Sebi tightens norms for Mutual Funds’ exposure to riskier bonds
To safeguard investors’ interest, markets regulator Sebi today tightened its norms for mutual funds’ exposure to riskier corporate bonds including by capping the investment limit in bonds of a single company at 10 per cent.
The single sector exposure limit would also be lowered from 30 per cent to 25 per cent, while group-level investment limits of 20-25 per cent have been also been introduced for the mutual funds investing in debt securities.

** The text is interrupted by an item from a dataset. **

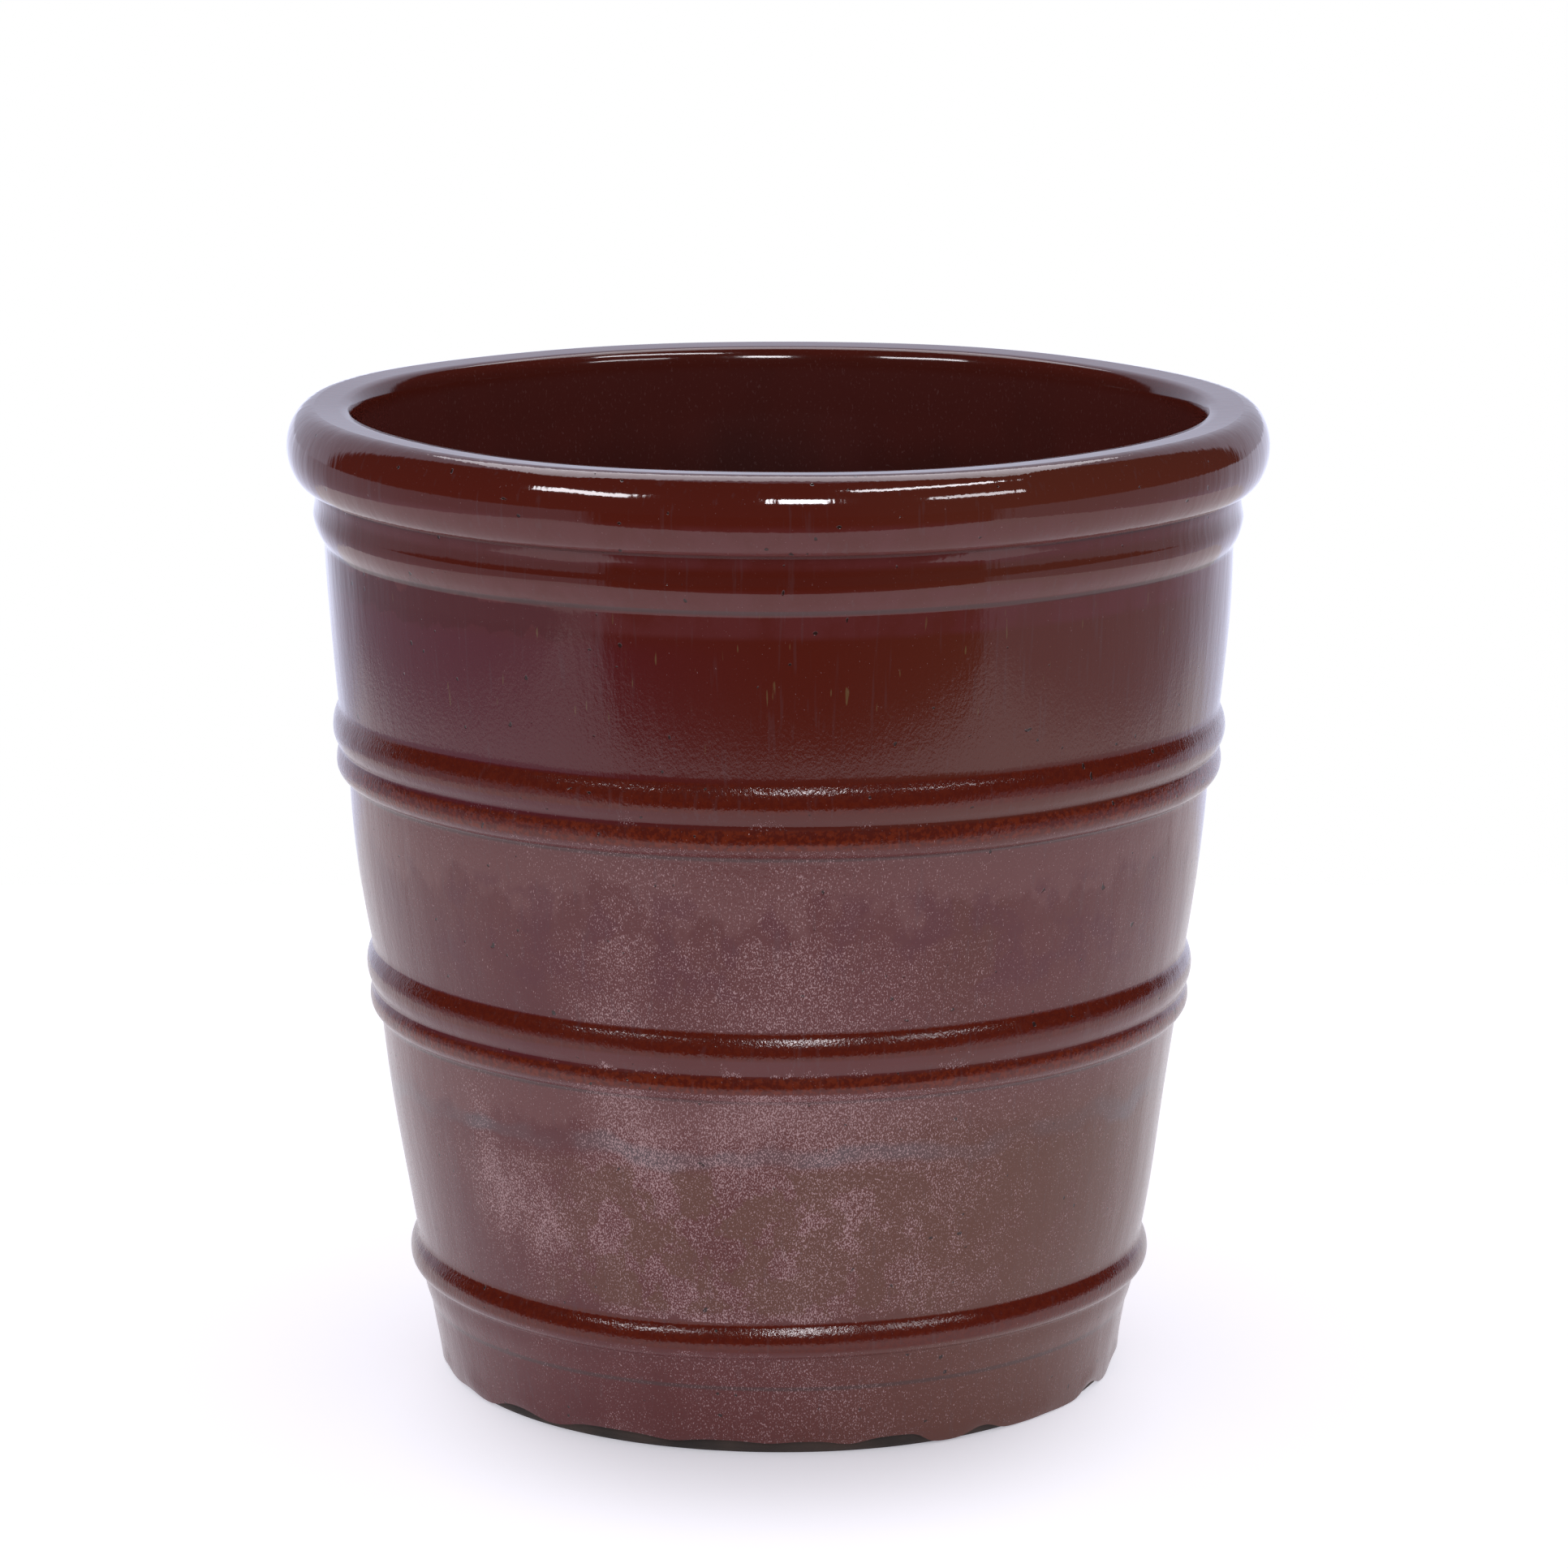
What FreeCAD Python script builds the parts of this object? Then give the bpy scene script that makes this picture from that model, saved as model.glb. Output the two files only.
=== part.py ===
import FreeCAD, Part
import math
import os
import Sketcher

# Glazed garden pot, millimetres, +Z up, origin in the middle of the standing face.
# Every piece is a ring or disc turned about Z.  Radii and heights named "glazed" lie on
# the finished surface; the clay underneath sits one glaze thickness further in.

SIZES = {
    # shared thicknesses
    "glaze": 1.0,
    "glaze_stop_height": 5.0,
    # floor and drain hole
    "floor_thickness": 20.0,
    "floor_radius": 160.0,
    "drain_radius": 15.0,
    "drain_margin": 5.0,
    # foot
    "foot_radius": 175.3,
    # each band from below: crease, crest of the bottom bead, groove, crest of the top bead, top
    "lower_crease_radius": 182.0,
    "lower_crease_height": 36.5,
    "lower_bottom_radius": 188.5,
    "lower_bottom_height": 44.5,
    "lower_groove_radius": 186.4,
    "lower_groove_height": 53.0,
    "lower_crest_radius": 192.4,
    "lower_crest_height": 60.6,
    "lower_top_radius": 189.0,
    "lower_top_height": 73.4,
    "middle_crease_radius": 206.0,
    "middle_crease_height": 189.3,
    "middle_bottom_radius": 211.5,
    "middle_bottom_height": 196.8,
    "middle_groove_radius": 206.9,
    "middle_groove_height": 204.0,
    "middle_crest_radius": 213.0,
    "middle_crest_height": 214.0,
    "middle_top_radius": 210.2,
    "middle_top_height": 226.4,
    "upper_crease_radius": 220.2,
    "upper_crease_height": 312.8,
    "upper_bottom_radius": 226.7,
    "upper_bottom_height": 321.0,
    "upper_groove_radius": 222.3,
    "upper_groove_height": 330.0,
    "upper_crest_radius": 228.7,
    "upper_crest_height": 339.3,
    "upper_top_radius": 226.0,
    "upper_top_height": 352.7,
    # collar bead under the rim
    "collar_foot_radius": 231.7,
    "collar_foot_height": 434.9,
    "collar_crest_radius": 236.9,
    "collar_crest_height": 448.6,
    # long gentle curves of the wall between the bands
    "lower_wall_curve": 1660.0,
    "middle_wall_curve": 650.0,
    "upper_wall_curve": 1020.0,
    "inner_wall_curve": 3300.0,
    # rolled rim: an oval of three arcs outside, a nearly flat crown and a bevelled inner lip
    "rim_crown_radius": 236.3,
    "rim_height": 502.0,
    "rim_small_curve": 11.0,
    "rim_belly_centre": 224.0,
    "rim_belly_height": 482.1,
    "rim_lip_top_radius": 219.3,
    "rim_lip_top_height": 501.0,
    "rim_inner_radius": 216.3,
    "rim_lip_side_height": 496.0,
}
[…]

The issue of reducing the MF exposure limit for debt schemes caught Sebi’s attention after JP Morgan Mutual Fund got into troubles due to its exposure to debt securities of Amtek Auto, while a few other fund houses have also faced similar problems with regard to corporate bonds of a few other distressed firms.
At a meeting here today, Sebi’s board undertook a review of the prudential limits on investments by mutual funds and approved a wide range of changes which would be applicable to all fresh investments by any new or existing scheme.
The fund houses would be given appropriate time to confirm that their schemes are in compliance with the new investment restrictions.
The steps will mitigate risks arising on account of high levels of exposure in the wake of events pertaining to credit downgrades, put mutual funds in a better position to handle adverse credit events.
It would also provide mutual fund investors with enhanced diversification benefits, the Securities and Exchange Board of India (Sebi) said in a statement after the board meeting.